Use clustering when:
- partitions are still large
- query predicates are consistent
- engine supports effective clustering maintenance
- partitioning by timestamp at hour-level when query volumes do not justify it
- never compacting files in lakehouse tables
- choosing partition columns before understanding consumption patterns
Modeling decisions either surface or hide quality problems.
Examples:
- no declared grain leads to duplicate facts
- weak keys cause join amplification
- overloaded dimension tables create inconsistent definitions
- denormalized wide tables hide source-of-truth ownership
- late-arriving data without effective timestamps breaks historical accuracy
| Modeling Concern | Quality Check |
|---|---|
| Primary key uniqueness | Unique and not-null tests |
| Foreign key integrity | Relationship tests |
| Fact grain | Duplicate detection on grain-defining columns |
| SCD behavior | Non-overlapping effective date tests |
| Event ordering | Late-arrival and watermark monitoring |
| Schema stability | Contract validation and drift alerts |
Good models make quality checks obvious.

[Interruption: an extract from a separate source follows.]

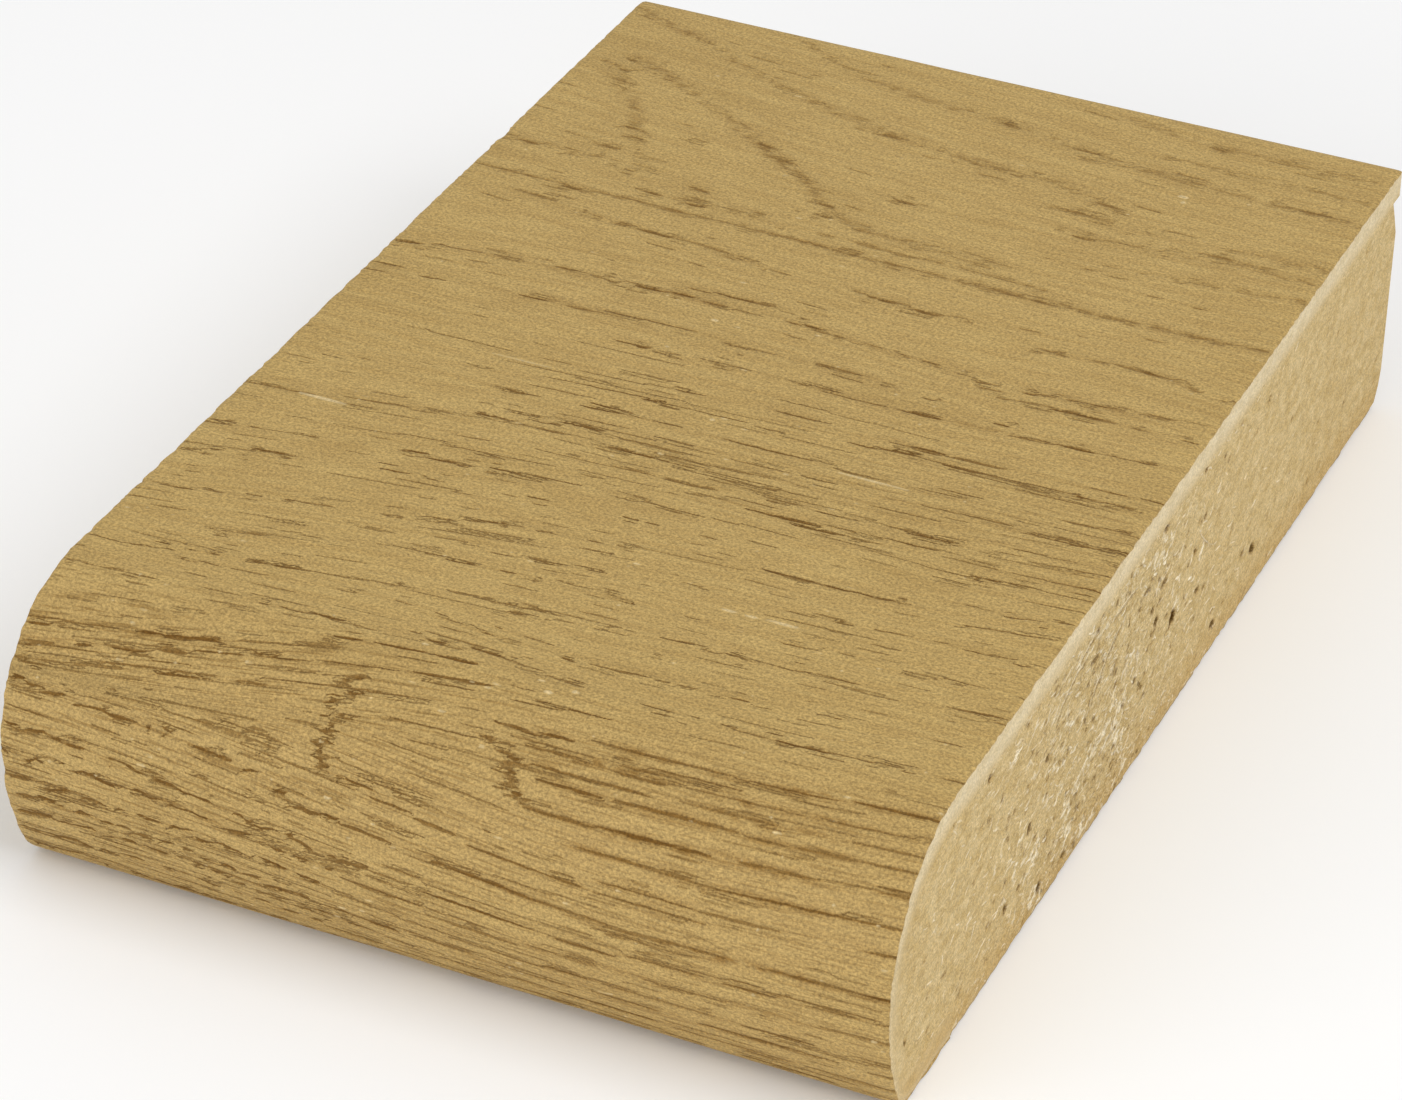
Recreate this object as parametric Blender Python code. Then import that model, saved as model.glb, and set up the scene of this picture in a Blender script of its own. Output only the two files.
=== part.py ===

If the testing strategy is hard to define, the model is usually underspecified.
| Topic | Dimensional Modeling | Data Vault |
|---|---|---|
| Primary goal | Business consumption and analytics | Enterprise integration and history |
| Consumer friendliness | High | Low to medium |
| Change tolerance | Moderate | High |
| Time to first dashboard | Fast | Slower |
| Auditability | Good if designed well | Excellent |
| Number of tables | Lower | Higher |
| Best fit | BI, semantic layers, reporting marts | Multi-source ingestion, lineage-heavy programs |
Choose dimensional modeling when the main problem is consistent business reporting.
Choose Data Vault when the main problem is integrating many changing source systems with traceable history.
In many enterprises, the right answer is both:
- Data Vault or equivalent in the integration layer
- dimensional marts in the presentation layer
| Topic | Normalized | Denormalized |
|---|---|---|
| Best for | Operational correctness | Analytical usability |
| Redundancy | Low | Higher |
| Write complexity | Lower anomaly risk | Higher anomaly risk |
| Read complexity | Higher | Lower |
| Change management | Stronger in transactional domains | Stronger in reporting domains |
Choose normalized structures for transactional domains and canonical integration entities.
Choose denormalized structures when the same joins are executed repeatedly by analysts, dashboards, or serving layers.
| Topic | Warehouse Modeling | Lakehouse Modeling |
|---|---|---|
| Main bias | Managed analytical simplicity | Flexible multi-engine platform |
| Governance posture | Often centralized | Must be designed explicitly |
| Change handling | More warehouse-managed | More platform-engineering responsibility |
| ML alignment | Good, but sometimes secondary | Usually better aligned with DS and ML workloads |
If the organization is analytics-first and wants a tightly managed platform, warehouse-centric modeling is often the better operating model.
If the organization needs shared access across analytics, data science, ML, and streaming use cases, lakehouse modeling often provides more leverage, but only if metadata and table-management discipline are strong.
- one giant "gold" table containing every attribute anyone ever asked for
- fact tables with mixed grains
- dimensions built from whichever source system was easiest to access
- silently changing field meaning without versioning
- exposing raw bronze data as if it were curated truth
- overusing JSON blobs instead of governing important columns
- using SCD Type 2 everywhere without a business reason
- optimizing storage layout before defining semantic ownership
Use this sequence when deciding how to model a domain:
- Define the business process or entity boundary.
- Declare the grain explicitly.
- Identify stable keys and change behavior.
- Separate canonical integration models from serving models.
- Choose the consumer shape:
- normalized for operations
- dimensional for BI
- event or feature oriented for ML
- Choose the physical design:
- partitioning
- clustering
- compaction
- incremental strategy
- Attach quality tests and ownership to the model.
- Document the contract and the reasons behind the design.
- Model business processes, not source tables.
- Preserve event time and business grain early.
- Favor simple marts over overly abstract "enterprise" schemas that no one uses.
- Do not ask analysts to reverse-engineer operational semantics from application tables.
- Do not confuse lakehouse flexibility with permission to skip modeling discipline.
Good data modeling is less about formal diagrams and more about durable decisions:
- what happened
- at what grain
- for which business entity
- with what history
- under which constraints
Dimensional modeling remains the most practical default for analytics and BI. Normalized models remain the right default for operational systems. Data Vault is valuable for integration-heavy, high-change enterprises when used with discipline and automation. Lakehouse platforms expand implementation options, but they do not remove the need for clear keys, grain, historical strategy, and governed schemas.
If a model is easy to query, hard to misuse, resilient to source change, and explicit about time and grain, it is usually on the right track.